Schlumberger

Technical Paper: Carbonate Petrophysics in Wells Drilled With Oil-Base Mud

Society: SPWLA
Paper Number:
Presentation Date: 2011
 

Abstract

Several classification schemes have been developed to aid formation evaluation in carbonates. These are based on quantifying carbonate rock texture by either by grain size (Archie, 1952; Lucia, 1995), pore-size (Choquette and Pray, 1970; Pittman, 1971; Cantrell and Haggerty, 1999) or pore-throat size (Marzouk et al., 1995; Clerke, 2009). They were developed from visual inspection of cores and cuttings, thin-section microscopy or mercury porosimetery. Recent advances in NMR log and core analysis, complemented by more quantitative use of borehole image logs, has led to the application of logbased porosity partitioning based on some of these models. The foundation of this approach is the link between Nuclear Magnetic Resonance (NMR) Transverse Relaxation Time (T2) distributions and poresize distributions obtained from special core analysis. Several case studies have now been presented where this approach was successfully used in carbonate formations drilled with water-base mud, where the NMR response is well characterized and has been validated by core analysis.

The recently discovered carbonate reservoirs offshore Brazil are typically drilled with oil-base mud to avoid problems in the 2,000 meters of salt overlying the reservoir.
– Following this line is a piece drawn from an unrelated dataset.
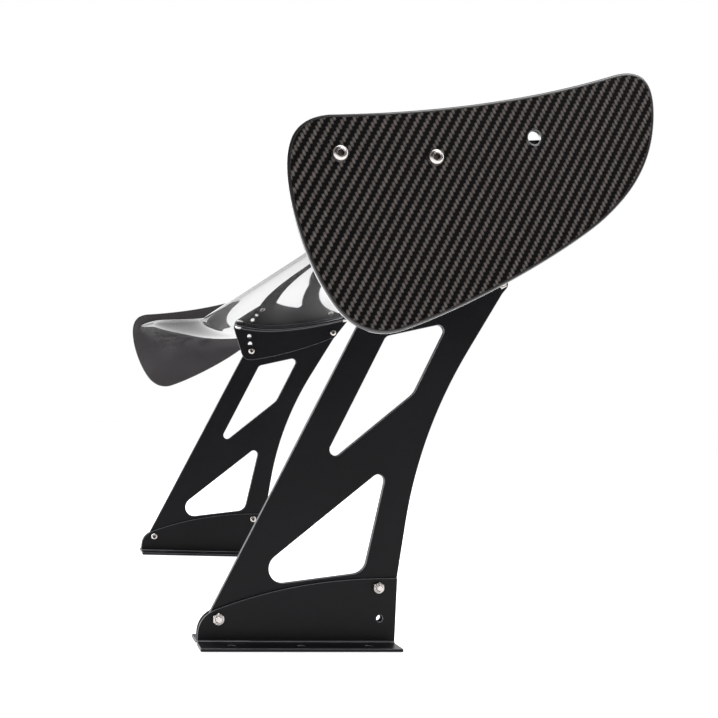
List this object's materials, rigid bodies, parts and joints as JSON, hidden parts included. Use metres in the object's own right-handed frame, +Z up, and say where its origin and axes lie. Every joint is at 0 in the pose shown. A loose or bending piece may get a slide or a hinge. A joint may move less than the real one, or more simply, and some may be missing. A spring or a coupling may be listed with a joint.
{
  "type": "racing rear wing",
  "caption": "Wide inverted airfoil with forward-swept tips and rounded end plates, on two lightened plate stands that pivot in angle brackets for rake and wing angle.",
  "frame": {"origin": "on the deck, under the middle of the whole wing's box", "axes": "+X rearward, +Y to the car's right along the span, +Z up"},
  "size_m": [0.3632, 1.5584, 0.453],
  "materials": {
    "anodised_aluminium": "satin black anodised plate",
    "carbon_twill": "carbon twill under a glossy clear coat",
    "stainless_steel": "plain stainless steel",
    "plain_aluminium": "mill finish",
    "rib_composite": "matt moulded composite"
  },
  "bodies": {
    "root": {"left_inner_deck_bracket": "anodised_aluminium", "left_outer_deck_bracket": "anodised_aluminium", "left_rake_pivot_bolt": "stainless_steel", "left_rake_pivot_nut": "stainless_steel", "right_inner_deck_bracket": "anodised_aluminium", "right_outer_deck_bracket": "anodised_aluminium", "right_rake_pivot_bolt": "stainless_steel", "right_rake_pivot_nut": "stainless_steel"},
    "stands": {"left_stand": "anodised_aluminium", "left_rake_lock_head": "stainless_steel", "left_rake_lock_shank": "stainless_steel", "left_rake_lock_nut": "stainless_steel", "left_wing_pivot_bolt": "stainless_steel", "left_wing_pivot_nut": "stainless_steel", "left_angle_lock_head": "stainless_steel", "left_angle_lock_nut": "stainless_steel", "right_stand": "anodised_aluminium", "right_rake_lock_head": "stainless_steel", "right_rake_lock_shank": "stainless_steel", "right_rake_lock_nut": "stainless_steel", "right_wing_pivot_bolt": "stainless_steel", "right_wing_pivot_nut": "stainless_steel", "right_angle_lock_head": "stainless_steel", "right_angle_lock_nut": "stainless_steel"},
    "wing": {"airfoil_upper_skin": "carbon_twill", "airfoil_lower_skin": "carbon_twill", "spar_tube": "plain_aluminium", "left_wing_bracket": "anodised_aluminium", "left_mount_rib": "rib_composite", "left_tip_rib": "rib_composite", "left_saddle_screw_front": "stainless_steel", "left_saddle_screw_rear": "stainless_steel", "left_end_plate": "carbon_twill", "left_plate_washer_front": "stainless_steel", "left_plate_screw_front": "stainless_steel", "left_plate_insert_front": "plain_aluminium", "left_plate_washer_rear": "stainless_steel", "left_plate_screw_rear": "stainless_steel", "left_plate_insert_rear": "plain_aluminium", "right_wing_bracket": "anodised_aluminium", "right_mount_rib": "rib_composite", "right_tip_rib": "rib_composite", "right_saddle_screw_front": "stainless_steel", "right_saddle_screw_rear": "stainless_steel", "right_end_plate": "carbon_twill", "right_plate_washer_front": "stainless_steel", "right_plate_screw_front": "stainless_steel", "right_plate_insert_front": "plain_aluminium", "right_plate_washer_rear": "stainless_steel", "right_plate_screw_rear": "stainless_steel", "right_plate_insert_rear": "plain_aluminium"}
  },
  "joints": [
    {"name": "stand_rake", "type": "hinge", "parent": "root", "child": "stands", "pos_m": [-0.15258, 0, 0.0245], "axis": [0, 1, 0], "range_deg": [0, 11]},
    {"name": "wing_angle", "type": "hinge", "parent": "stands", "child": "wing", "pos_m": [0.11352, 0, 0.3588], "axis": [0, -1, 0], "range_deg": [0, 10]}
  ]
}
NMR logs are routinely run in the reservoir section and the interpretation methods developed for carbonates drilled with water-base mud have now been shown to be potentially adapted for evaluating reservoir quality, even when oil-base mud is used. The tendency of these carbonates to be oil-wet to both the 28-30 API reservoir oil and the oil-base mud filtrate ensures that surface relaxivity is the dominant relaxation mechanism in the NMR response, which enables the correlation of T2 distributions with the variety of pore sizes in the reservoir zones. Interpreting NMR logs in such conditions requires detailed knowledge of the oil-base mud filtrate properties, the reservoir oil properties and the wettability of the formation at down-hole conditions. Performing lab NMR measurements on these fluids and representative core samples at PVT conditions is one of the key requirements for correctly interpreting the NMR log data.

Examples of lab measurements, performed on native state, restored state, brine saturated, and partially saturated cores at PVT conditions when compared with down-hole NMR log data show that many of these carbonate classification schemes can be applied in the pre-salt carbonates. The common features of these schemes will be examined and the various models will be reviewed in terms of their relevance for formation evaluation in the pre-salt carbonates. Options for analyzing borehole image logs in carbonates drilled with oil-base mud will also be presented as an aid to porosity typing with NMR. The key considerations will then be summarized for core analysis and also for acquiring, processing and analyzing NMR and borehole image logs in carbonates drilled with oil-based mud.